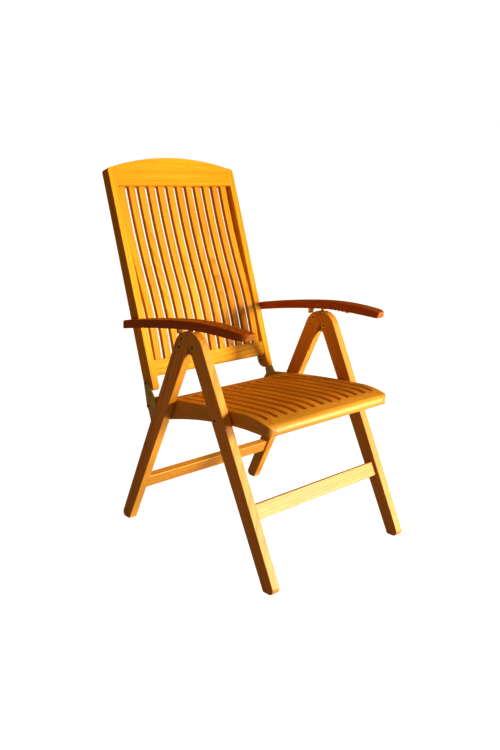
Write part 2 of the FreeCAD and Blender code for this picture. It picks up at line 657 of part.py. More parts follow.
def link_plate(name):
    """Brass plate that joins the rear leg, the seat and the backrest on each side."""
    body = new_body(name)
    back_y, back_z = "dims.back_pivot_y", "dims.back_pivot_z"
    leg_y, leg_z = "dims.link_leg_y", "dims.link_leg_z"
    seat_y, seat_z = "dims.link_seat_y", "dims.link_seat_z"
    eye = "dims.link_eye"
    pad(body, outline(body, "YZ_Plane", [
        (*rim(back_y, back_z, 120), "left", eye),
        rim(back_y, back_z, -12),
        (*rim(seat_y, seat_z, 12), "left", eye),
        (*rim(seat_y, seat_z, -70), "right", "dims.link_waist"),
        (*rim(leg_y, leg_z, 50), "left", eye),
        rim(leg_y, leg_z, 198),
        ("dims.link_belly_y", "dims.link_belly_z"),
        ("dims.link_brow_y", "dims.link_brow_z"),
    ]), "dims.link_thickness")
    pocket(body, rounds(body, "YZ_Plane", [
        (back_y, back_z, "dims.bolt_radius + dims.running"),
        (seat_y, seat_z, "dims.bolt_radius"),
        (leg_y, leg_z, "dims.bolt_radius + dims.slip")]),
        "dims.link_thickness * 3", symmetric=True)
    return pair(place(body, "dims.seat_outer + dims.link_gap"), name)


# ---------------------------------------------------------------- seat

def seat_top(depth):
    """Height of the seat surface behind the crest."""
    return circle_height("dims.seat_arc_y", SEAT_ARC_Z, "dims.seat_arc_radius", depth)


def crest_top(depth):
    """Height of the seat surface in front of the crest break."""
    return circle_height("dims.crest_arc_y", "dims.crest_arc_z", "dims.crest_arc_radius", depth)


def seat_rail(name):
    body = new_body(name)
    end_y = "dims.seat_end_y - dims.seat_end_set"
    rise = "sqrt(dims.seat_end_radius ^ 2 - dims.seat_end_set ^ 2)"
    pad(body, outline(body, "YZ_Plane", [
        (end_y, f"dims.seat_end_z + {rise}", "right", "dims.seat_arc_radius"),
        (CREST_BREAK_Y, crest_top(CREST_BREAK_Y), "right", "dims.crest_arc_radius"),
        ("dims.nose_y", crest_top("dims.nose_y"), "right", "dims.nose_radius"),
        ("dims.nose_under_y", "dims.nose_under_z"),
        ("dims.belly_front_y", "dims.nose_under_z", "left", "dims.belly_radius"),
        ("dims.belly_rear_y", "dims.belly_rear_z"),
        (end_y, f"dims.seat_end_z - {rise}", "right", "dims.seat_end_radius"),
    ]), "dims.seat_rail_width")
    upper = value("dims.nose_under_z") + CREST_ZONE
    for at in (0, value("dims.seat_rail_width")):
        fillet(body, "dims.slat_ease",
               lambda edge: side_edge(edge) and edge.BoundBox.ZMax > upper
               and abs(edge.BoundBox.Center.x - at) < FLAT_EDGE)
    # The outer front corner is rounded in plan.
    corner = "dims.nose_side_radius"
    outer = "dims.seat_rail_width"
    tip = "(dims.nose_under_y - dims.nose_reach)"
    pocket(body, outline(body, "XY_Plane", [
        (outer, f"{tip} + {corner}", "left", corner),
        (f"{outer} - {corner}", tip),
        (f"{outer} - {corner}", f"{tip} - dims.overcut"),
        (f"{outer} + dims.overcut", f"{tip} - dims.overcut"),
        (f"{outer} + dims.overcut", f"{tip} + {corner}")]), "dims.through", symmetric=True)
    pocket(body, rounds(body, "YZ_Plane", [
        ("dims.seat_pivot_y", "dims.seat_pivot_z", "dims.bolt_radius + dims.running"),
        ("dims.link_seat_y", "dims.link_seat_z", "dims.bolt_radius + dims.running")]),
        "dims.seat_rail_width * 3", symmetric=True)
    return pair(place(body, "dims.seat_outer - dims.seat_rail_width"), name)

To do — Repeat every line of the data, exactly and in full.

Written response —
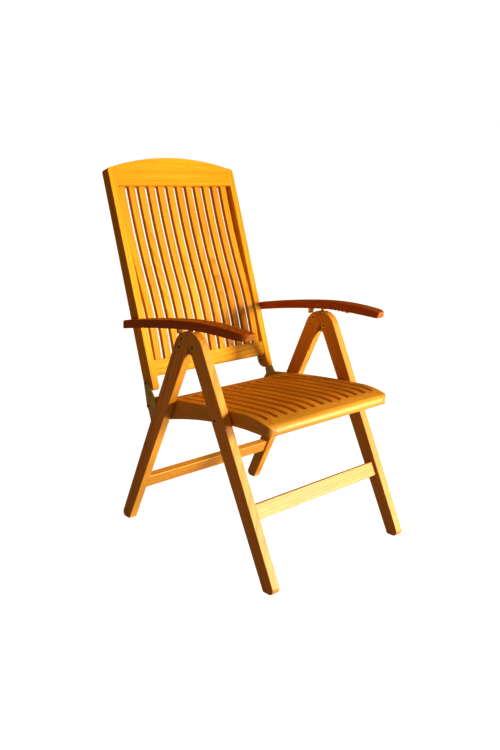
Write part 2 of the FreeCAD and Blender code for this picture. It picks up at line 657 of part.py. More parts follow.
def link_plate(name):
    """Brass plate that joins the rear leg, the seat and the backrest on each side."""
    body = new_body(name)
    back_y, back_z = "dims.back_pivot_y", "dims.back_pivot_z"
    leg_y, leg_z = "dims.link_leg_y", "dims.link_leg_z"
    seat_y, seat_z = "dims.link_seat_y", "dims.link_seat_z"
    eye = "dims.link_eye"
    pad(body, outline(body, "YZ_Plane", [
        (*rim(back_y, back_z, 120), "left", eye),
        rim(back_y, back_z, -12),
        (*rim(seat_y, seat_z, 12), "left", eye),
        (*rim(seat_y, seat_z, -70), "right", "dims.link_waist"),
        (*rim(leg_y, leg_z, 50), "left", eye),
        rim(leg_y, leg_z, 198),
        ("dims.link_belly_y", "dims.link_belly_z"),
        ("dims.link_brow_y", "dims.link_brow_z"),
    ]), "dims.link_thickness")
    pocket(body, rounds(body, "YZ_Plane", [
        (back_y, back_z, "dims.bolt_radius + dims.running"),
        (seat_y, seat_z, "dims.bolt_radius"),
        (leg_y, leg_z, "dims.bolt_radius + dims.slip")]),
        "dims.link_thickness * 3", symmetric=True)
    return pair(place(body, "dims.seat_outer + dims.link_gap"), name)


# ---------------------------------------------------------------- seat

def seat_top(depth):
    """Height of the seat surface behind the crest."""
    return circle_height("dims.seat_arc_y", SEAT_ARC_Z, "dims.seat_arc_radius", depth)


def crest_top(depth):
    """Height of the seat surface in front of the crest break."""
    return circle_height("dims.crest_arc_y", "dims.crest_arc_z", "dims.crest_arc_radius", depth)


def seat_rail(name):
    body = new_body(name)
    end_y = "dims.seat_end_y - dims.seat_end_set"
    rise = "sqrt(dims.seat_end_radius ^ 2 - dims.seat_end_set ^ 2)"
    pad(body, outline(body, "YZ_Plane", [
        (end_y, f"dims.seat_end_z + {rise}", "right", "dims.seat_arc_radius"),
        (CREST_BREAK_Y, crest_top(CREST_BREAK_Y), "right", "dims.crest_arc_radius"),
        ("dims.nose_y", crest_top("dims.nose_y"), "right", "dims.nose_radius"),
        ("dims.nose_under_y", "dims.nose_under_z"),
        ("dims.belly_front_y", "dims.nose_under_z", "left", "dims.belly_radius"),
        ("dims.belly_rear_y", "dims.belly_rear_z"),
        (end_y, f"dims.seat_end_z - {rise}", "right", "dims.seat_end_radius"),
    ]), "dims.seat_rail_width")
    upper = value("dims.nose_under_z") + CREST_ZONE
    for at in (0, value("dims.seat_rail_width")):
        fillet(body, "dims.slat_ease",
               lambda edge: side_edge(edge) and edge.BoundBox.ZMax > upper
               and abs(edge.BoundBox.Center.x - at) < FLAT_EDGE)
    # The outer front corner is rounded in plan.
    corner = "dims.nose_side_radius"
    outer = "dims.seat_rail_width"
    tip = "(dims.nose_under_y - dims.nose_reach)"
    pocket(body, outline(body, "XY_Plane", [
        (outer, f"{tip} + {corner}", "left", corner),
        (f"{outer} - {corner}", tip),
        (f"{outer} - {corner}", f"{tip} - dims.overcut"),
        (f"{outer} + dims.overcut", f"{tip} - dims.overcut"),
        (f"{outer} + dims.overcut", f"{tip} + {corner}")]), "dims.through", symmetric=True)
    pocket(body, rounds(body, "YZ_Plane", [
        ("dims.seat_pivot_y", "dims.seat_pivot_z", "dims.bolt_radius + dims.running"),
        ("dims.link_seat_y", "dims.link_seat_z", "dims.bolt_radius + dims.running")]),
        "dims.seat_rail_width * 3", symmetric=True)
    return pair(place(body, "dims.seat_outer - dims.seat_rail_width"), name)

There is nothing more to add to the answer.